Drummer Markus Mustonen tells me this later as we sit by his drum set, in front of Martin’s bass amplifier, and we are currently discussing the recent band picture found on their web page where the members are all dressed up in 18th century wear. Much to mine and the bands amusement, a lot of people actually thought they were being serious and called the band pretentious.

– We only wanted to take the concept of a photo session further, says bass player Martin Sköld with a smile on his lips. We turned it into something ridiculous, and it was fun to hear some people trying to predict how the album would sound just from watching the picture.

As I sit together with Markus and Martin in the cosy but murky studio where Kent spends most of their time, I once again realize that this grumpy image couldn’t be more wrong. They are both funny, easy going chaps and they make an effort to make me feel comfortable. Markus even remembers that Release did a Kent cover story in 1996, in the old printed Release magazine.

The pic that caused so much fuss.

I ask if there is any symbolism in the pictures, as in going from “then” to “now”, alluding to the album title “Tillbaka till samtiden” (“Back to the contemporary”), but apparently there’s not any. It’s a sort of wordplay of “Tillbaka till framtiden” (“Back to the future”), and the pics were taken in the beginning of the year, when the title hadn’t even been set.

But let’s move on to the new album. “Tillbaka till Samtiden” marks a new era for Kent, as they have moved towards a dark electronic sound. Martin tells the tale of how this came to be.

– On our last album we had so many guitars, and there were little melodies and guitars everywhere. We just got tired of it, and wanted to do something different. We got together and everyone wanted to go in the same direction.

– We have done electronic tracks before, Markus chips in. For example “Spökstad” and “Längtan Skala 3:1”, but it’s perhaps not as prevalent as now.

Demo versions
One other reason is the album producer Jon Schumann, also called Joshua, who worked as a front of house mixer for Kent's opening act Mew on the “Vapen & ammunition” tour. When looking for a producer, they remembered that Jon said he knew a thing or two about Pro-Tools and they decided to give him a call. And apparently it worked out perfectly.

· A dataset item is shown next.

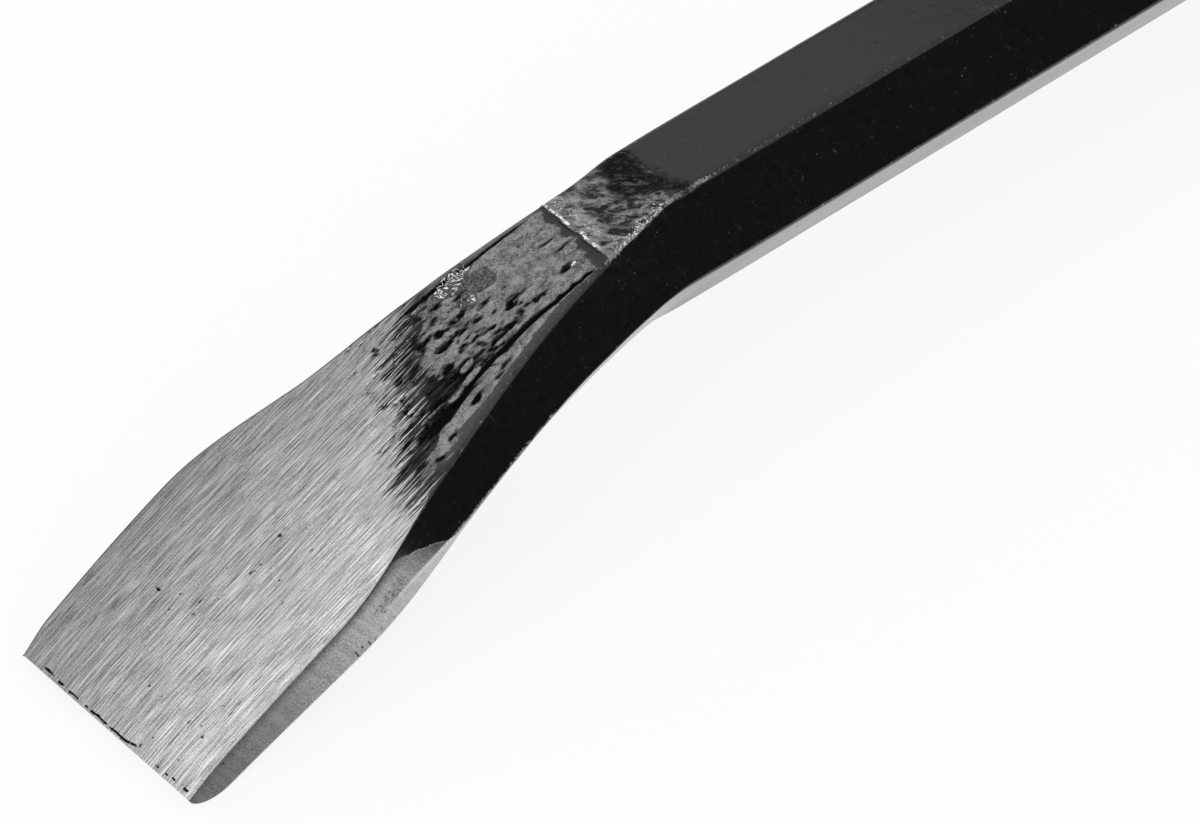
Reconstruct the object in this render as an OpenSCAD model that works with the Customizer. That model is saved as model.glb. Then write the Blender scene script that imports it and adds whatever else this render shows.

– He immediately had a lot of ideas for the tracks, and was a perfect fit for us, Markus says.

In the early stages of the making of this album, Martin and Jocke travelled to Paris to make demos. They brought Martin’s laptop and a Neumann microphone to make basic songs on, in their hotel room.

– When we played the demos for Jon he surprised us by asking us to keep a lot of the rough demos, Martin explains. Normally we make the demos, and then almost automatically add guitars and stuff on them.

Apparently the first single “Ingenting” sound very much like the demo, and so does “Elefanter” and “Berlin”.

Jon and the band hired Allaire Studios outside of New York to record the bulk of the songs, and it was a really creative and productive session, and according to Martin and Markus we have many more great tracks to look forward that didn’t fit the flow on the album.

– We worked like hell during daytime, and then chatted with each other and drank beer during the evenings, Martin reminisces.

Depec... umm, Kent.

A choking sampler
After spoiling us with huge concerts and tours the last couple of years, the shock was total when Kent announced the new dates. Only medium-sized venues were used, and they only announced two gigs in Stockholm, with a capacity of approximately 3000 people each. Fans hustled to get tickets, and the concerts were sold out in a couple of minutes. Kent then added several extra gigs to meet some of the demand. But did they honestly think that playing for 6 000 people in Stockholm would be enough? When they played Stockholm Stadion in 2003, 33 000 people showed up.

– Hmm, well, Martin starts off. It’s always difficult to know. The last gig we did got bad reviews (the gig at the Hultsfred festival), and since we got a different style on this album we thought it was better to be safe than sorry.

– It’s going to be really fun to do something smaller this time. We have done some really cool tours, but some were almost too big. Each day you met someone on your own crew you hadn't seen before and thought “whoa, who’s that?”...

So will Kent do their gigs in Kraftwerk style now, with lots of synthesizers?

– No, you will get this, says Markus pointing towards his drum kit.

– But Andreas Bovin will have a lot more to do, laughs Martin.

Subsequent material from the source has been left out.